Sixth Sunday in Ordinary Time: What is God Really Asking Of Us This Lent?

Sunday, 15 February 2026

As I listened to the Gospel and Homily today, I had one of those moments. That I-hear-you-and-see-you-wink-wink kind of moment where God so directly answered me that it was impossible to miss.

During the last week I’ve been thinking about how I could lean into a different kind of Lent, less focused on giving something up and more working on the interior. I’ve prayed about it and asked God to maybe give me a little hint as to what I need to work on.

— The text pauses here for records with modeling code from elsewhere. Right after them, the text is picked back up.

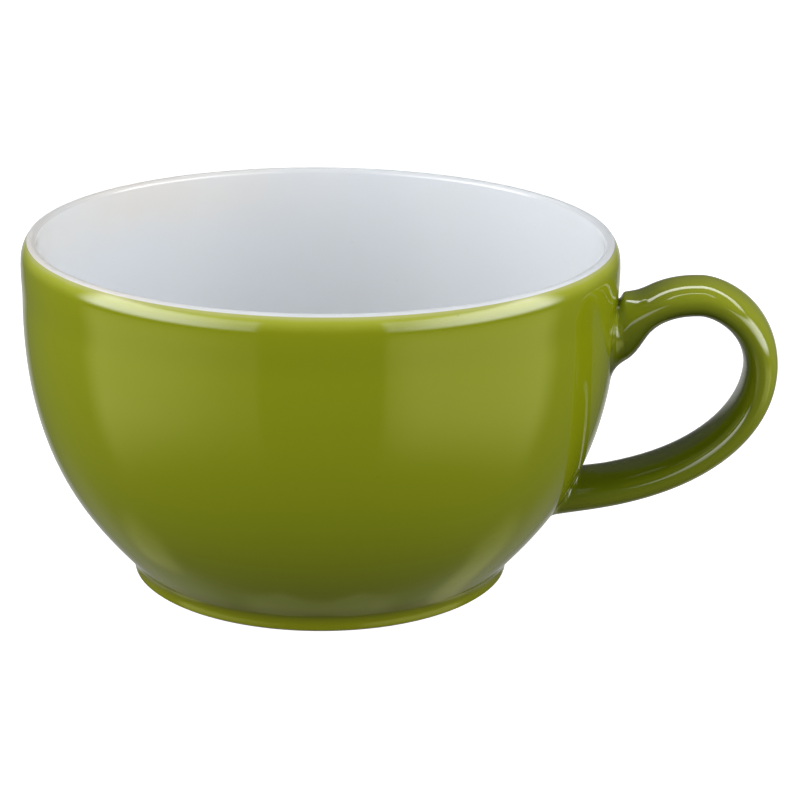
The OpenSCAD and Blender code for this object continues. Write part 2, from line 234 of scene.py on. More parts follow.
class BowlOutline:
    """The turned outlines of the bowl and its foot, as radius and height."""

    WALL_STEPS = 100
    INNER_STEPS = 110
    LIP_STEPS = 24
    COVE_STEPS = 14
    COAT_EDGE_STEPS = 7

    def __init__(self, b):
        self.b = b
        rim = b.rim_r - b.rim_flare_w
        wall = bezier([
            [rim, b.rim_h],
            [rim + b.belly_w, b.rim_h - b.belly_h],
            np.array([b.tuck_r, b.tuck_h]) + polar(b.tuck_l, b.tuck_slope),
            [b.tuck_r, b.tuck_h],
        ], np.linspace(0, 1, self.WALL_STEPS))
        wall[:, 0] += b.rim_flare_w * ease(1 - (b.rim_h - wall[:, 1]) / b.rim_flare_h)
        self.wall = wall
        self.wall_normals = line_normals(wall)
        n = self.wall_normals[0]
        self.shoulder_centre = wall[0] - b.shoulder_r * n
        self.shoulder_angle = math.atan2(n[1], n[0])
        self.lip_centre = self.shoulder_centre + polar(b.shoulder_r - b.lip_round_r, b.lip_edge_angle)
        inner_top = self.lip_centre - [b.lip_round_r, 0]
        self.inner = bezier([
            inner_top,
            inner_top + [b.inner_w, -b.inner_h],
            [b.floor_half_w, b.floor_h],
            [0, b.floor_h],
        ], np.linspace(0, 1, self.INNER_STEPS))
        self.inner_normals = line_normals(self.inner)
        n = self.wall_normals[-1]
        self.cove_centre = wall[-1] + b.cove_r * n
        self.cove_angle = math.atan2(-n[1], -n[0]) % (2 * math.pi)
        self.foot_r = self.cove_centre[0] - b.cove_r
        self.clay_foot_r = self.foot_r - b.glaze_t
        self.foot_inner_r = self.clay_foot_r - b.foot_w
        self.base_z = (wall[-1] - b.glaze_t * n)[1]
        self.outside = self.outside_at_depth(0)

    def lip(self, depth):
        """The lip, from its inner side over the top to its edge."""
        edge = self.b.lip_edge_angle
        return arc(self.lip_centre, self.b.lip_round_r - depth, math.pi, edge, self.LIP_STEPS)

    def outside_at_depth(self, depth):
        """The outside, from the lip's edge over the shoulder and down the wall."""
        edge = self.b.lip_edge_angle
        r = self.b.shoulder_r - depth
        shoulder = arc(self.shoulder_centre, r, edge, self.shoulder_angle, self.LIP_STEPS)
        return np.concatenate([shoulder, self.wall_at_depth(depth)[1:]])

    def wall_at_depth(self, depth):
        """The wall's outside, moved into the clay."""
        return self.wall - depth * self.wall_normals

    def inner_at_depth(self, depth):
        """The inside, moved into the clay."""
        line = self.inner + depth * self.inner_normals
        line[-1, 0] = 0
        return line

    def cove(self, depth):
        """The hollow round between the wall and the foot, moved into the clay."""
        return arc(self.cove_centre, self.b.cove_r + depth, self.cove_angle, math.pi, self.COVE_STEPS)

    def coat_edge(self, outer_r):
        """The rounded lower end of a coat on the foot, from its outer radius inwards."""
        half = self.b.glaze_t / 2
        return arc([outer_r - half, self.b.foot_edge_r + half], half, 0, -math.pi, self.COAT_EDGE_STEPS)

    def radius(self, z):
        """Outside radius at a height."""
        return np.interp(z, self.outside[::-1, 1], self.outside[::-1, 0])


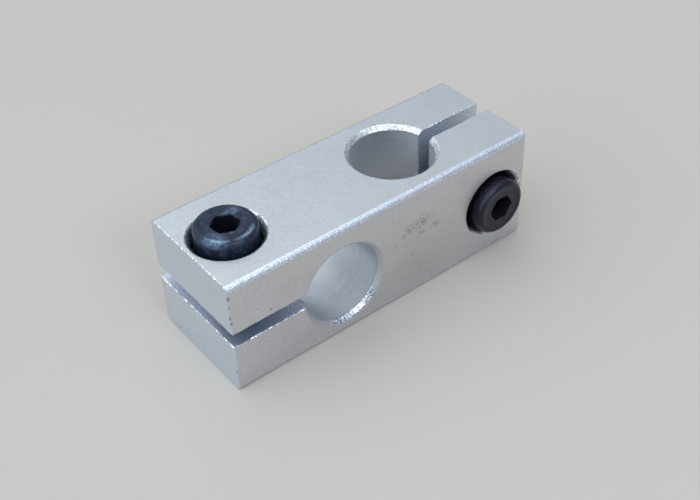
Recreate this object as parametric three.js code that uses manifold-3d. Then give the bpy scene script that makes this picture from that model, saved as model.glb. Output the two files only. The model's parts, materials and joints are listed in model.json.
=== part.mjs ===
// Right-angle rod clamp: a slit aluminium block that grips two crossed 10 mm rods,
// each closed by its own M4 socket head cap screw.
// Millimetres, +Z up. The origin is the centre of the block's bottom face, +X runs along the
// block from the half that holds the level rod to the half that holds the upright rod.
import * as THREE from 'three';
import { mergeVertices } from 'three/addons/utils/BufferGeometryUtils.js';
import Module from 'manifold-3d';

const wasm = await Module();
wasm.setup();

// ---- Driving dimensions ----------------------------------------------------------------

const block = {
  length: 42.5,
  width: 15,
  height: 15,
  edgeRadius: 0.6, // the bar's four long edges
};

const rodBore = {
  radius: 5,
  chamfer: 0.5, // at both mouths, 45 degrees
};

const slot = {
  width: 1.8,
  levelHeight: 7.55, // middle of the level slot above the bottom face
};

// M4 x 12 socket head cap screw, threaded along its whole shank.
const screw = {
  headRadius: 3.6, // over the knurl
  headHeight: 4,
  headEdge: 0.65, // rounding of the head's top edge
  socketAcrossFlats: 3,
  socketDepth: 2.4,
  threadRadius: 2,
  coreRadius: 1.6,
  length: 12,
  tipChamfer: 0.5,
};

const counterbore = {
  radius: 4.1,
  chamfer: 0.4, // at the mouth, 45 degrees
  clearanceRadius: 2.25, // drilled through the jaw under the head
};

// The thread itself is left out: the shank is drawn at its core and the tapped hole at the
// thread's outer radius, so the two stay apart by the thread's depth.
const seatGap = 0.3; // between the head's underside and the counterbore's floor
const headProud = 1.4; // head's top above the face it enters
const overshoot = 1; // how far a cutter runs past the face it cuts through

const nearEnd = -block.length / 2;
const farEnd = block.length / 2;
const frontFace = -block.width / 2;

const levelRod = { x: nearEnd + 15, z: 6.85 };
const uprightRod = { x: farEnd - 14.4, y: 0 };

const topScrew = { x: nearEnd + 5, y: 0, socketTurn: 38 };
const sideScrew = { x: farEnd - 4.7, z: levelRod.z, socketTurn: 58 };

const headSeatDepth = screw.headHeight - headProud;
const seatHeightTop = block.height - headSeatDepth;
const seatDepthSide = frontFace + headSeatDepth;

const boreSegments = 72;
const screwSegments = 48;
const arcSteps = 4;

// ---- Materials -------------------------------------------------------------------------

const blastedAluminium = new THREE.MeshStandardMaterial({
  name: 'blasted_aluminium',
  color: 0xb9bec4,
  roughness: 0.45,
  metalness: 1,
});

const blackOxideSteel = new THREE.MeshStandardMaterial({
  name: 'black_oxide_steel',
  color: 0x24272c,
  roughness: 0.4,
  metalness: 0.8,
});

// ---- Solids ----------------------------------------------------------------------------

function toSolid(geometry) {
  geometry.deleteAttribute('normal');
  geometry.deleteAttribute('uv');
  const merged = mergeVertices(geometry, 1e-5);
  return new wasm.Manifold(new wasm.Mesh({
    numProp: 3,
    vertProperties: Float32Array.from(merged.attributes.position.array),
    triVerts: Uint32Array.from(merged.index.array),
  }));
}

function toGeometry(solid) {
  const mesh = solid.getMesh();
  const geometry = new THREE.BufferGeometry();
  geometry.setAttribute('position', new THREE.BufferAttribute(mesh.vertProperties, 3));
  geometry.setIndex(new THREE.BufferAttribute(mesh.triVerts, 1));
  geometry.computeVertexNormals();
  return geometry;
}

// A body of revolution about Z. The profile is a list of [radius, z] points that starts and
// ends on the axis.
function turned(profile, segments) {
  const points = profile.map(([radius, z]) => new THREE.Vector2(radius, z));
  return new THREE.LatheGeometry(points, segments).rotateX(Math.PI / 2);
}

// Turns a shape drawn along +Z so that it lies along -Y, out of the front face.
function alongFront(geometry) {
  return geometry.rotateX(Math.PI / 2);
}

// ---- Block -----------------------------------------------------------------------------

function barGeometry() {
  const { width, height, edgeRadius: r } = block;
  const half = width / 2;
  const section = new THREE.Shape();
  section.moveTo(-half + r, 0);
  section.lineTo(half - r, 0);
  section.absarc(half - r, r, r, -Math.PI / 2, 0);
  section.absarc(half - r, height - r, r, 0, Math.PI / 2);
  section.absarc(-half + r, height - r, r, Math.PI / 2, Math.PI);
  section.absarc(-half + r, r, r, Math.PI, 1.5 * Math.PI);
  const bar = new THREE.ExtrudeGeometry(section, {
    depth: block.length,
    curveSegments: arcSteps,
    bevelEnabled: false,
  });
  const alongX = new THREE.Matrix4().makeBasis(
    new THREE.Vector3(0, 1, 0),
    new THREE.Vector3(0, 0, 1),
    new THREE.Vector3(1, 0, 0),
  );
  return bar.applyMatrix4(alongX).translate(nearEnd, 0, 0);
}

// Cutter for a rod bore through a wall that starts at z = 0: a cylinder that flares at both
// mouths into the chamfers.
function rodBoreCutter(wall) {
  const { radius, chamfer } = rodBore;
  const mouth = radius + chamfer + overshoot;
  return turned([
    [0, -overshoot],
    [mouth, -overshoot],
    [radius, chamfer],
    [radius, wall - chamfer],
    [mouth, wall + overshoot],
    [0, wall + overshoot],
  ], boreSegments);
}

// Cutter for a screw hole whose head seats at z = 0 and whose tip points to -Z: counterbore
// that flares at its mouth into the chamfer, clearance hole down to the slot, and tapped hole
// beyond it.
function screwHoleCutter(jawDepth, tappedEnd) {
  const { radius, chamfer, clearanceRadius } = counterbore;
  const flareRadius = radius + chamfer + overshoot;
  return turned([
    [0, -tappedEnd - overshoot],
    [screw.threadRadius, -tappedEnd - overshoot],
    [screw.threadRadius, -jawDepth],
    [clearanceRadius, -jawDepth],
    [clearanceRadius, -seatGap],
    [radius, -seatGap],
    [radius, headSeatDepth - chamfer],
    [flareRadius, headSeatDepth + overshoot],
    [0, headSeatDepth + overshoot],
  ], screwSegments);
}

function clampBlock() {
  const levelSlotLength = levelRod.x - nearEnd + overshoot;
  const levelSlot = new THREE.BoxGeometry(levelSlotLength, block.width + 2 * overshoot, slot.width)
    .translate(nearEnd - overshoot + levelSlotLength / 2, 0, slot.levelHeight);

  const uprightSlotLength = farEnd - uprightRod.x + overshoot;
  const uprightSlot = new THREE.BoxGeometry(uprightSlotLength, slot.width, block.height + 2 * overshoot)
    .translate(uprightRod.x + uprightSlotLength / 2, uprightRod.y, block.height / 2);

  const levelBore = alongFront(rodBoreCutter(block.width)).translate(levelRod.x, -frontFace, levelRod.z);
  const uprightBore = rodBoreCutter(block.height).translate(uprightRod.x, uprightRod.y, 0);

  const topHole = screwHoleCutter(seatHeightTop - slot.levelHeight, seatHeightTop)
    .translate(topScrew.x, topScrew.y, seatHeightTop);
  const sideHole = alongFront(screwHoleCutter(-seatDepthSide, block.width / 2 - seatDepthSide))
    .translate(sideScrew.x, seatDepthSide, sideScrew.z);

  const cutters = [levelSlot, uprightSlot, levelBore, uprightBore, topHole, sideHole];
  const solid = cutters.reduce((rest, cutter) => rest.subtract(toSolid(cutter)), toSolid(barGeometry()));

  const mesh = new THREE.Mesh(toGeometry(solid), blastedAluminium);
  mesh.name = 'clamp_block';
  return mesh;
}

// ---- Screws ----------------------------------------------------------------------------

// Head on +Z with its underside at z = 0, shank along -Z.
function screwBody() {
  const { headRadius, headHeight, headEdge, coreRadius, length, tipChamfer } = screw;
  const roundedEdge = Array.from({ length: arcSteps + 1 }, (_, step) => {
    const angle = (step / arcSteps) * (Math.PI / 2);
    return [
      headRadius - headEdge + headEdge * Math.cos(angle),
      headHeight - headEdge + headEdge * Math.sin(angle),
    ];
  });
  return turned([
    [0, -length],
    [coreRadius - tipChamfer, -length],
    [coreRadius, -length + tipChamfer],
    [coreRadius, 0],
    [headRadius, 0],
    ...roundedEdge,
    [0, headHeight],
  ], screwSegments);
}

// Hexagonal key socket, one corner at socketTurn degrees from +X.
function socketCutter(socketTurn) {
  const corner = screw.socketAcrossFlats / Math.sqrt(3);
  const hexagon = new THREE.Shape(Array.from({ length: 6 }, (_, side) => {
    const angle = THREE.MathUtils.degToRad(socketTurn + side * 60);
    return new THREE.Vector2(corner * Math.cos(angle), corner * Math.sin(angle));
  }));
  return new THREE.ExtrudeGeometry(hexagon, {
    depth: screw.socketDepth + overshoot,
    bevelEnabled: false,
  }).translate(0, 0, screw.headHeight - screw.socketDepth);
}

function capScrew(name, socketTurn) {
  const solid = toSolid(screwBody()).subtract(toSolid(socketCutter(socketTurn)));
  const mesh = new THREE.Mesh(toGeometry(solid), blackOxideSteel);
  mesh.name = name;
  return mesh;
}

// ---- Assembly --------------------------------------------------------------------------

const topClampScrew = capScrew('top_clamp_screw', topScrew.socketTurn);
topClampScrew.position.set(topScrew.x, topScrew.y, seatHeightTop);

const sideClampScrew = capScrew('side_clamp_screw', sideScrew.socketTurn);
sideClampScrew.rotation.x = Math.PI / 2;
sideClampScrew.position.set(sideScrew.x, seatDepthSide, sideScrew.z);

const group = new THREE.Group();
group.name = 'right_angle_rod_clamp';
group.add(clampBlock(), topClampScrew, sideClampScrew);

export default group;
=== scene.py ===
# Right-angle rod clamp: its looks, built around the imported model.
# Shapes are drawn in millimetres in the clamp's own frame, which has its origin at the centre
# of the block's bottom face, +X along the block and +Z up, and are scaled to metres at the end.
import json
import math

import bmesh
import bpy
import numpy as np
from mathutils import Matrix, Quaternion, Vector, noise


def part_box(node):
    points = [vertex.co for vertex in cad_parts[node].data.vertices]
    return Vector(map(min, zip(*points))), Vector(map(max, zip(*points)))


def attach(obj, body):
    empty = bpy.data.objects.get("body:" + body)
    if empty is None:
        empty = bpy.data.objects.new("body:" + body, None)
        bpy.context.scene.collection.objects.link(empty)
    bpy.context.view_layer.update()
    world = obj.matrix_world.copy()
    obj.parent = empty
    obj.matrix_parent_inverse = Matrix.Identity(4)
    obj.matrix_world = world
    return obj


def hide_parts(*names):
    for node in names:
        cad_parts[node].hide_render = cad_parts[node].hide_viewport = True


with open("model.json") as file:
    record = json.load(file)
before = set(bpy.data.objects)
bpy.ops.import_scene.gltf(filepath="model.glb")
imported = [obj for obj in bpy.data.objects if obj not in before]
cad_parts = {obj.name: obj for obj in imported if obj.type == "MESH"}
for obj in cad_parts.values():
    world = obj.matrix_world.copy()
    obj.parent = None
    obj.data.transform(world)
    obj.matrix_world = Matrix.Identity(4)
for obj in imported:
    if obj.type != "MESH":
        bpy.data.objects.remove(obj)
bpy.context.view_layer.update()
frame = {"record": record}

MM = 0.001
TURN = 2 * math.pi


# ---- Places, from the frame ---------------------------------------------------------------

def box_mm(node):
    low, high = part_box(node)
    return low / MM, high / MM


def opening_middle(name):
    openings = frame["record"]["physics"]["openings"]
    low, high = next(o["box_m"] for o in openings if o["name"] == name)
    return (Vector(low) + Vector(high)) / 2 / MM


BLOCK_LOW, BLOCK_HIGH = box_mm("clamp_block")
BLOCK_MIDDLE = (BLOCK_LOW + BLOCK_HIGH) / 2
NEAR_END, FAR_END = BLOCK_LOW.x, BLOCK_HIGH.x
FRONT, BACK = BLOCK_LOW.y, BLOCK_HIGH.y
BOTTOM, TOP = BLOCK_LOW.z, BLOCK_HIGH.z

LEVEL_ROD = opening_middle("level_rod_bore")
UPRIGHT_ROD = opening_middle("upright_rod_bore")

TOP_SCREW_LOW, TOP_SCREW_HIGH = box_mm("top_clamp_screw")
SIDE_SCREW_LOW, SIDE_SCREW_HIGH = box_mm("side_clamp_screw")
TOP_SCREW = (TOP_SCREW_LOW + TOP_SCREW_HIGH) / 2
SIDE_SCREW = (SIDE_SCREW_LOW + SIDE_SCREW_HIGH) / 2

# ---- Driving sizes, in millimetres ----------------------------------------------------------

LONG_EDGE_RADIUS = 0.6
ROD_RADIUS = 5.0
ROD_CHAMFER = 0.5
SLOT_WIDTH = 1.8
LEVEL_SLOT_Z = 7.55

HEAD_RADIUS = (TOP_SCREW_HIGH.x - TOP_SCREW_LOW.x) / 2
HEAD_HEIGHT = 4.0
SHANK_LENGTH = TOP_SCREW_HIGH.z - TOP_SCREW_LOW.z - HEAD_HEIGHT
SEAT_TOP = TOP_SCREW_HIGH.z - HEAD_HEIGHT
SEAT_SIDE = SIDE_SCREW_LOW.y + HEAD_HEIGHT
SEAT_CLEARANCE = 0.03
COUNTERBORE_DEPTH = TOP - SEAT_TOP
COUNTERBORE_RADIUS = 4.1
COUNTERBORE_CHAMFER = 0.4
CLEARANCE_RADIUS = 2.25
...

And in today’s Gospel, funnily enough, we hear Jesus speak about the laws and rules of the Torah versus the internal heart. He tells his followers that it isn’t enough to simply avoid sins like murder or adultery, but to look at the roots of those actions: anger, contempt, and lust. Outward piety, such as that of the Pharisees and teachers, isn’t enough to undo the sins of the heart that may not be obvious to others.

Standing on the threshold of Lent, this passage serves as a kind of spiritual inventory-taking. Lent is often a time when we focus on what we’re doing (or not doing) on the outside: fasting, penance, extra prayers. But Jesus’ words here remind us that Lent is also about what’s going on in our hearts. It’s the season where we can ask God to help us examine the hidden corners where we may still harbour resentment, or the areas where we struggle to be true people of integrity.

As I listened it occured to me that this felt almost divinely connected to what I wrote about in a recent post: surrender. Initially I thought of it simply in terms of letting go of the myth that we’re in control of everything, but the fact is that we can’t really achieve the kind of righteousness that Jesus describes by sheer willpower, or tighter control. Instead, we must first surrender our pride, admit that we need his grace to even want to live a God-centred life. Surrender to His way over ours.

And so it is that by the time I sat down to write this post, pondering on the Gospel and the words of my Priest, I felt like I had an answer to my question: my task this Lent is to work on surrender.

On the cusp of Ash Wednesday, this Gospel feels like an invitation. Instead of planning what I’ll do for Lent; I’m instead asking God what He wants to do within me. I’m being called to move beyond the bare minimum of simply giving up coffee or chocolate, and into the expansive, difficult, and beautiful freedom of a heart fully surrendered to Him.